** Start RECORDS FOR PROCESSING **

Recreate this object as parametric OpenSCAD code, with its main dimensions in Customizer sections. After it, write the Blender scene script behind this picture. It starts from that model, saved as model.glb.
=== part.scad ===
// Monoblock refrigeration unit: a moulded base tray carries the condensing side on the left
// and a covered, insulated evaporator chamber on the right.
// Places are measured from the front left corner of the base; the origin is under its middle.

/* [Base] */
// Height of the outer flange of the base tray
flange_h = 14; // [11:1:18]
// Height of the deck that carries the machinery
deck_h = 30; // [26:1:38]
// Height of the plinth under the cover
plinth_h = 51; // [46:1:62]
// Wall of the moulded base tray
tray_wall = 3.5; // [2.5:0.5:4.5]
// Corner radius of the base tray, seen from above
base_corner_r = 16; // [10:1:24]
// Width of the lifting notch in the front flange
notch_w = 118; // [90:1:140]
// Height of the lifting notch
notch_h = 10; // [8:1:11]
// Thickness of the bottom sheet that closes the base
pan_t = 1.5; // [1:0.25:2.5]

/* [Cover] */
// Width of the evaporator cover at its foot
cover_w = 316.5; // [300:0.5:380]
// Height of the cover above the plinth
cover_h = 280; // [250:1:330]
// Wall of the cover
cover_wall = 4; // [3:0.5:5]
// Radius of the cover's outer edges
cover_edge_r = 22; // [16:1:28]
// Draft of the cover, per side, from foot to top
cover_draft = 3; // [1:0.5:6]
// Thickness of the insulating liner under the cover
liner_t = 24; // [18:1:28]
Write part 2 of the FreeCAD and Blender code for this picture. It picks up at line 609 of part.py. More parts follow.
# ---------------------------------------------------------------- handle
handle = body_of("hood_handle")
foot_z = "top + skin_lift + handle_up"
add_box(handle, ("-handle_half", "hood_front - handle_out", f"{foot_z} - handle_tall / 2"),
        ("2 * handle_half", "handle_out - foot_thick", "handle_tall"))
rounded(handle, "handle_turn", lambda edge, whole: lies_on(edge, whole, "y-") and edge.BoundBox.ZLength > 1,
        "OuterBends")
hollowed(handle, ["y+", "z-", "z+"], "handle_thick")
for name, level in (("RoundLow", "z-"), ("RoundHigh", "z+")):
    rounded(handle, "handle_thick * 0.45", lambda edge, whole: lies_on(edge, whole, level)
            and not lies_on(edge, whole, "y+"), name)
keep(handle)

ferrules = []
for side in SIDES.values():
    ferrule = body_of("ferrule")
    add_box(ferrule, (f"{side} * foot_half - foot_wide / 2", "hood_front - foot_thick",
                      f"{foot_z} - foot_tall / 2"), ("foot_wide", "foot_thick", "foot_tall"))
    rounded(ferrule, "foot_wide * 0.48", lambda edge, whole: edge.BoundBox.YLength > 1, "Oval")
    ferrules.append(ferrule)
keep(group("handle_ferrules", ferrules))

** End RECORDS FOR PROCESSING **

*GIVEN INSTRUCTION:* Without omitting anything, output the entries exactly.

*ANSWER BELOW:*
Recreate this object as parametric OpenSCAD code, with its main dimensions in Customizer sections. After it, write the Blender scene script behind this picture. It starts from that model, saved as model.glb.
=== part.scad ===
// Monoblock refrigeration unit: a moulded base tray carries the condensing side on the left
// and a covered, insulated evaporator chamber on the right.
// Places are measured from the front left corner of the base; the origin is under its middle.

/* [Base] */
// Height of the outer flange of the base tray
flange_h = 14; // [11:1:18]
// Height of the deck that carries the machinery
deck_h = 30; // [26:1:38]
// Height of the plinth under the cover
plinth_h = 51; // [46:1:62]
// Wall of the moulded base tray
tray_wall = 3.5; // [2.5:0.5:4.5]
// Corner radius of the base tray, seen from above
base_corner_r = 16; // [10:1:24]
// Width of the lifting notch in the front flange
notch_w = 118; // [90:1:140]
// Height of the lifting notch
notch_h = 10; // [8:1:11]
// Thickness of the bottom sheet that closes the base
pan_t = 1.5; // [1:0.25:2.5]

/* [Cover] */
// Width of the evaporator cover at its foot
cover_w = 316.5; // [300:0.5:380]
// Height of the cover above the plinth
cover_h = 280; // [250:1:330]
// Wall of the cover
cover_wall = 4; // [3:0.5:5]
// Radius of the cover's outer edges
cover_edge_r = 22; // [16:1:28]
// Draft of the cover, per side, from foot to top
cover_draft = 3; // [1:0.5:6]
// Thickness of the insulating liner under the cover
liner_t = 24; // [18:1:28]
Write part 2 of the FreeCAD and Blender code for this picture. It picks up at line 609 of part.py. More parts follow.
# ---------------------------------------------------------------- handle
handle = body_of("hood_handle")
foot_z = "top + skin_lift + handle_up"
add_box(handle, ("-handle_half", "hood_front - handle_out", f"{foot_z} - handle_tall / 2"),
        ("2 * handle_half", "handle_out - foot_thick", "handle_tall"))
rounded(handle, "handle_turn", lambda edge, whole: lies_on(edge, whole, "y-") and edge.BoundBox.ZLength > 1,
        "OuterBends")
hollowed(handle, ["y+", "z-", "z+"], "handle_thick")
for name, level in (("RoundLow", "z-"), ("RoundHigh", "z+")):
    rounded(handle, "handle_thick * 0.45", lambda edge, whole: lies_on(edge, whole, level)
            and not lies_on(edge, whole, "y+"), name)
keep(handle)

ferrules = []
for side in SIDES.values():
    ferrule = body_of("ferrule")
    add_box(ferrule, (f"{side} * foot_half - foot_wide / 2", "hood_front - foot_thick",
                      f"{foot_z} - foot_tall / 2"), ("foot_wide", "foot_thick", "foot_tall"))
    rounded(ferrule, "foot_wide * 0.48", lambda edge, whole: edge.BoundBox.YLength > 1, "Oval")
    ferrules.append(ferrule)
keep(group("handle_ferrules", ferrules))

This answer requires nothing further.